Shannon Information theory has achieved great success in not only communication technology where it was originally developed for but also many other science and engineering fields such as machine learning and artificial intelligence. Inspired by the famous weighting scheme TF-IDF, we discovered that information entropy has a natural dual. We complement the classical Shannon information theory by proposing a novel quantity, namely troenpy. Troenpy measures the certainty, commonness and similarity of the underlying distribution. To demonstrate its usefulness, we propose a troenpy based weighting scheme for document with class labels, namely positive class frequency (PCF). On a collection of public datasets we show the PCF based weighting scheme outperforms the classical TF-IDF and a popular Optimal Transportation based word moving distance algorithm in a kNN setting.
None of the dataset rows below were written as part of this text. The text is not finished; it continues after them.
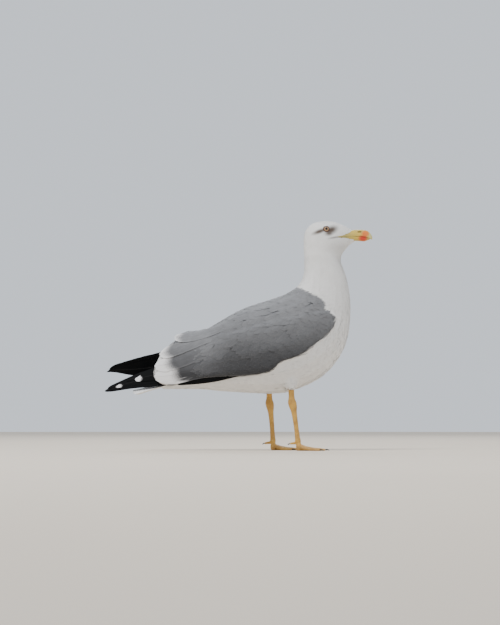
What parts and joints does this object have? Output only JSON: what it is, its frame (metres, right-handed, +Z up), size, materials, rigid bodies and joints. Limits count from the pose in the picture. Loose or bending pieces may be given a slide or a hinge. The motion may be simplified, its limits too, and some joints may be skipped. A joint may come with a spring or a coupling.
{
  "type": "yellow-legged gull, still life-size model",
  "caption": "Adult gull standing alert in profile: white body, grey folded wings, black wing tips, yellow bill and webbed feet.",
  "frame": {"origin": "on the floor under the middle of the bird's bounding box", "axes": "+X the way the bird faces, +Y its left side, +Z up"},
  "size_m": [0.4816, 0.1412, 0.4131],
  "materials": {
    "plumage_white": "soft white body feathers, matt, closely overlapping",
    "plumage_on_flesh": "soft white feathers of breast, neck and head, over skin and flesh",
    "mantle_grey": "smooth mid-grey wing and back feathers with near-white tips on secondaries and tertials",
    "wingtip_black": "black flight feathers with small white spots at the tips",
    "leg_yellow": "scaly yellow-ochre skin of legs, toes and webs",
    "bill_yellow": "satin yellow horn with a red spot near the tip and a paler tip",
    "claw_black": "dark horn claws",
    "eye_amber": "wet eye with a pale yellowish iris and a black pupil"
  },
  "bodies": {
    "root": {"bill_lower": "bill_yellow", "bill_upper": "bill_yellow", "breast": "plumage_on_flesh", "claw_left_hind": "claw_black", "claw_left_inner": "claw_black", "claw_left_middle": "claw_black", "claw_left_outer": "claw_black", "claw_right_hind": "claw_black", "claw_right_inner": "claw_black", "claw_right_middle": "claw_black", "claw_right_outer": "claw_black", "eye_left": "eye_amber", "eye_right": "eye_amber", "foot_left": "leg_yellow", "foot_right": "leg_yellow", "hallux_left": "leg_yellow", "hallux_right": "leg_yellow", "head": "plumage_on_flesh", "mantle": "mantle_grey", "neck": "plumage_on_flesh", "primaries_left": "wingtip_black", "primaries_right": "wingtip_black", "tail": "plumage_white", "tarsus_left": "leg_yellow", "tarsus_right": "leg_yellow", "thigh_left": "plumage_white", "thigh_right": "plumage_white", "tibia_left": "leg_yellow", "tibia_right": "leg_yellow", "trunk": "plumage_white", "wing_left": "mantle_grey", "wing_right": "mantle_grey"}
  },
  "joints": []
}
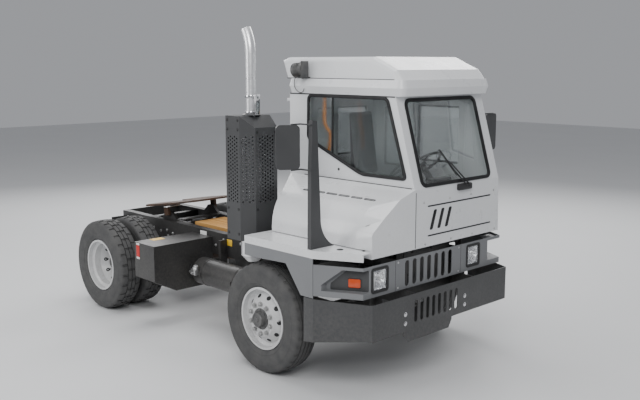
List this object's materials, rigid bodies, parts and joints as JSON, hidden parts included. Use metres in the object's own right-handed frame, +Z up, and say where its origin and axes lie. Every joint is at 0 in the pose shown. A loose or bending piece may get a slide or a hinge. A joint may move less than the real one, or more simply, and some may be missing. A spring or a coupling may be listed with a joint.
{
  "type": "terminal tractor",
  "caption": "Single-axle terminal tractor with an offset tilting cab, side engine cover, exhaust guard, plank deck and a lifting fifth wheel.",
  "frame": {"origin": "on the ground, midway along and across the vehicle's box", "axes": "+X forward, +Y to the vehicle's left, +Z up"},
  "size_m": [4.892, 2.8206, 3.2324],
  "materials": {
    "cab_paint": "gloss",
    "frame_black": "satin",
    "fascia_gray": "satin",
    "guard_dark": "satin",
    "tyre_rubber": "matte",
    "rim_gray": "satin",
    "stack_chrome": "polished",
    "wood": "matte",
    "glass": "clear",
    "lamp_clear": "gloss",
    "seat_fabric": "matte",
    "trim_black": "matte",
    "cast_dark": "matte",
    "rod_steel": "polished"
  },
  "bodies": {
    "chassis": {"air_tank": "frame_black", "battery_box": "frame_black", "bumper": "guard_dark", "cab_rest": "frame_black", "crossmembers": "frame_black", "deck_left": "cab_paint", "deck_right": "cab_paint", "driveline": "cast_dark", "engine": "cast_dark", "exhaust_guard": "guard_dark", "exhaust_stack": "stack_chrome", "fascia": "fascia_gray", "fender_left": "fascia_gray", "fender_right": "fascia_gray", "front_axle": "frame_black", "front_brackets": "frame_black", "front_lamps": "lamp_clear", "fuel_tank": "frame_black", "leaf_springs": "frame_black", "lift_beam": "frame_black", "mirror_right": "guard_dark", "plank_deck": "wood", "radiator": "cast_dark", "rail_left": "frame_black", "rail_right": "frame_black", "rear_axle": "frame_black"},
    "cab": {"cab_floor": "cab_paint", "cab_front_panel": "cab_paint", "cab_rear_wall": "cab_paint", "cab_roof": "cab_paint", "cab_side_left": "cab_paint", "cab_side_right": "cab_paint", "engine_cover": "cab_paint", "cab_glass": "glass", "seat_base": "frame_black", "seat_pads": "seat_fabric", "dashboard": "trim_black", "steering_column": "trim_black", "mirror_left": "guard_dark"},
    "door_left": {"door_left": "cab_paint", "door_glass": "glass"},
    "rear_door": {"rear_door": "cab_paint", "rear_door_glass": "glass"},
    "steering_wheel": {"steering_wheel": "trim_black"},
    "knuckle_left": {"knuckle_left": "frame_black"},
    "knuckle_right": {"knuckle_right": "frame_black"},
    "tie_rod": {"tie_rod": "frame_black"},
    "wheel_front_left": {"tyre_front_left": "tyre_rubber", "rim_front_left": "rim_gray"},
    "wheel_front_right": {"tyre_front_right": "tyre_rubber", "rim_front_right": "rim_gray"},
    "wheel_rear_left": {"tyre_rear_left": "tyre_rubber", "rim_rear_left": "rim_gray"},
    "wheel_rear_right": {"tyre_rear_right": "tyre_rubber", "rim_rear_right": "rim_gray"},
    "boom": {"boom": "frame_black"},
    "fifth_wheel": {"fifth_wheel": "cast_dark"},
    "lift_barrels": {"lift_barrels": "frame_black"},
    "lift_rods": {"lift_rods": "rod_steel"}
  },
  "joints": [
    {"name": "cab_tilt", "type": "hinge", "parent": "chassis", "child": "cab", "pos_m": [2.26, 0, 1.205], "axis": [0, 1, 0], "range_deg": [0, 45]},
    {"name": "door_left_hinge", "type": "hinge", "parent": "cab", "child": "door_left", "pos_m": [1.923, 1.014, 1.9], "axis": [0, 0, -1], "range_deg": [0, 75]},
    {"name": "rear_door_slide", "type": "slide", "parent": "cab", "child": "rear_door", "axis": [0, -1, 0], "range_m": [0, 0.59]},
    {"name": "steer_left", "type": "hinge", "parent": "chassis", "child": "knuckle_left", "pos_m": [1.22, 0.87, 0.526], "axis": [0, 0, 1], "range_deg": [-40, 40]},
    {"name": "steer_right", "type": "hinge", "parent": "chassis", "child": "knuckle_right", "pos_m": [1.22, -0.87, 0.526], "axis": [0, 0, 1], "range_deg": [-40, 40]},
    {"name": "tie_rod_pin", "type": "hinge", "parent": "knuckle_left", "child": "tie_rod", "pos_m": [1.03, 0.812, 0.425], "axis": [0, 0, 1], "range_deg": [-40, 40]},
    {"name": "steering_wheel_turn", "type": "hinge", "parent": "cab", "child": "steering_wheel", "pos_m": [1.86, 0.35, 1.9], "axis": [-0.6508, 0, 0.7593], "range_deg": [-720, 720]},
    {"name": "boom_lift", "type": "hinge", "parent": "chassis", "child": "boom", "pos_m": [-0.4, 0, 0.88], "axis": [0, 1, 0], "range_deg": [0, 22]},
    {"name": "fifth_wheel_tilt", "type": "hinge", "parent": "boom", "child": "fifth_wheel", "pos_m": [-1.54, 0, 1.075], "axis": [0, 1, 0], "range_deg": [-3, 18]},
    {"name": "lift_barrel_swing", "type": "hinge", "parent": "chassis", "child": "lift_barrels", "pos_m": [-1.26, 0, 0.4], "axis": [0, 1, 0], "range_deg": [0, 9.3]},
    {"name": "lift_rod_slide", "type": "slide", "parent": "lift_barrels", "child": "lift_rods", "axis": [-0.1414, 0, 0.9899], "range_m": [0, 0.341]},
    {"name": "spin_front_left", "type": "hinge", "parent": "knuckle_left", "child": "wheel_front_left", "pos_m": [1.22, 1.0675, 0.526], "axis": [0, 1, 0], "continuous": true},
    {"name": "spin_front_right", "type": "hinge", "parent": "knuckle_right", "child": "wheel_front_right", "pos_m": [1.22, -1.0675, 0.526], "axis": [0, 1, 0], "continuous": true},
    {"name": "spin_rear_left", "type": "hinge", "parent": "chassis", "child": "wheel_rear_left", "pos_m": [-1.726, 0.9, 0.526], "axis": [0, 1, 0], "continuous": true},
    {"name": "spin_rear_right", "type": "hinge", "parent": "chassis", "child": "wheel_rear_right", "pos_m": [-1.726, -0.9, 0.526], "axis": [0, 1, 0], "continuous": true}
  ],
  "couplings": [
    {"joint": "steer_right", "follows": "steer_left", "ratio": 1},
    {"joint": "tie_rod_pin", "follows": "steer_left", "ratio": -1},
    {"joint": "steering_wheel_turn", "follows": "steer_left", "ratio": 18},
    {"joint": "lift_barrel_swing", "follows": "boom_lift", "ratio": 0.4223},
    {"joint": "lift_rod_slide", "follows": "boom_lift", "m_per_rad": 0.8876}
  ]
}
We further developed a new odds-ratio type feature, namely Expected Class Information Bias(ECIB), which can be regarded as the expected odds ratio of the information quantity entropy and troenpy. In the experiments we observe that including the new ECIB features and simple binary term features in a simple logistic regression model can further significantly improve the performance. The simple new weighting scheme and ECIB features are very effective and can be computed with linear order complexity.
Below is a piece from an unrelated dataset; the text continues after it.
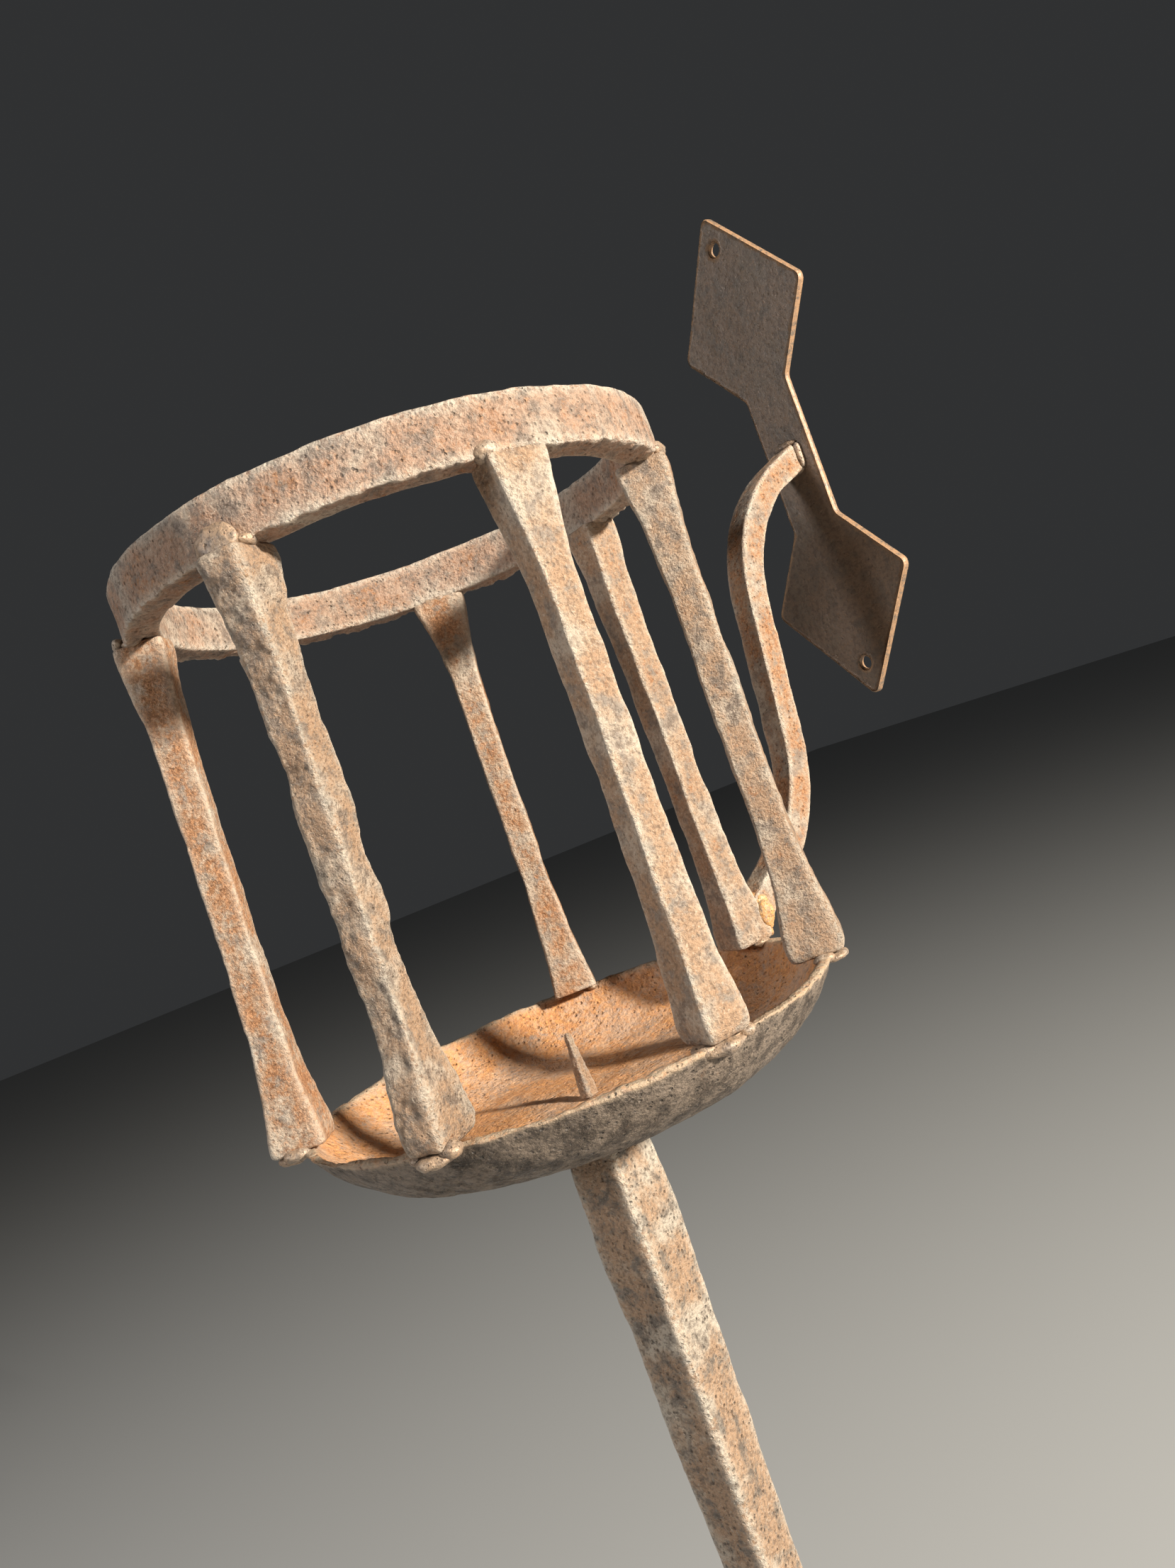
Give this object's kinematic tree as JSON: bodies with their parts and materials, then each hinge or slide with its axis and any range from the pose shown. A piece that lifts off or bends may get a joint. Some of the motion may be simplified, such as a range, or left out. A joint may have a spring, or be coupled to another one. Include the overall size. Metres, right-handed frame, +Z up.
{
  "type": "wrought iron torch wall sconce",
  "caption": "Torch-shaped wrought iron wall sconce: an open barred cage with a ring, a dished drip pan with a candle spike, a tapering square stem and an S arm to a diamond wall plate.",
  "frame": {"origin": "the middle of the wall plate's back face, on the wall", "axes": "+Y points into the wall, +Z is up along the stem and the plate's long axis, and the cage stands out towards -Y"},
  "size_m": [0.1364, 0.2046, 0.5048],
  "materials": {
    "forged_iron": "forged, pitted, with a dry pale rust bloom",
    "rusted_sheet": "orange rust, rough",
    "dark_plate": "dark brown, fine grained, rusted edges",
    "weld_metal": "lumpy, dark, porous"
  },
  "bodies": {
    "root": {"wall_plate": "dark_plate", "wall_arm": "forged_iron", "top_ring": "forged_iron", "drip_pan": "rusted_sheet", "pricket": "rusted_sheet", "stem": "forged_iron", "bar_1": "forged_iron", "bar_2": "forged_iron", "bar_3": "forged_iron", "bar_4": "forged_iron", "bar_5": "forged_iron", "bar_6": "forged_iron", "bar_7": "forged_iron", "foot_weld_1": "weld_metal", "foot_weld_2": "weld_metal", "foot_weld_3": "weld_metal", "foot_weld_4": "weld_metal", "foot_weld_5": "weld_metal", "foot_weld_6": "weld_metal", "foot_weld_7": "weld_metal", "ring_weld_1": "weld_metal", "ring_weld_2": "weld_metal", "ring_weld_3": "weld_metal", "ring_weld_4": "weld_metal", "ring_weld_5": "weld_metal", "ring_weld_6": "weld_metal", "ring_weld_7": "weld_metal", "arm_root_weld": "weld_metal", "arm_plate_weld": "weld_metal", "stem_weld": "weld_metal"}
  },
  "joints": []
}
A New Information Theory of Certainty for Machine Learning

Claude Shannon coined entropy to quantify the uncertainty of a random distribution for communication coding theory. We observe that the uncertainty nature of entropy also limits its direct usage in mathematical modeling. Therefore we propose a new concept troenpy,as the canonical dual of entropy, to quantify the certainty of the underlying distribution. We demonstrate two applications in machine learning. The first is for the classical document classification, we develop a troenpy based weighting scheme to leverage the document class label. The second is a self-troenpy weighting scheme for sequential data and show that it can be easily included in neural network based language models and achieve dramatic perplexity reduction. We also define quantum troenpy as the dual of the Von Neumann entropy to quantify the certainty of quantum systems.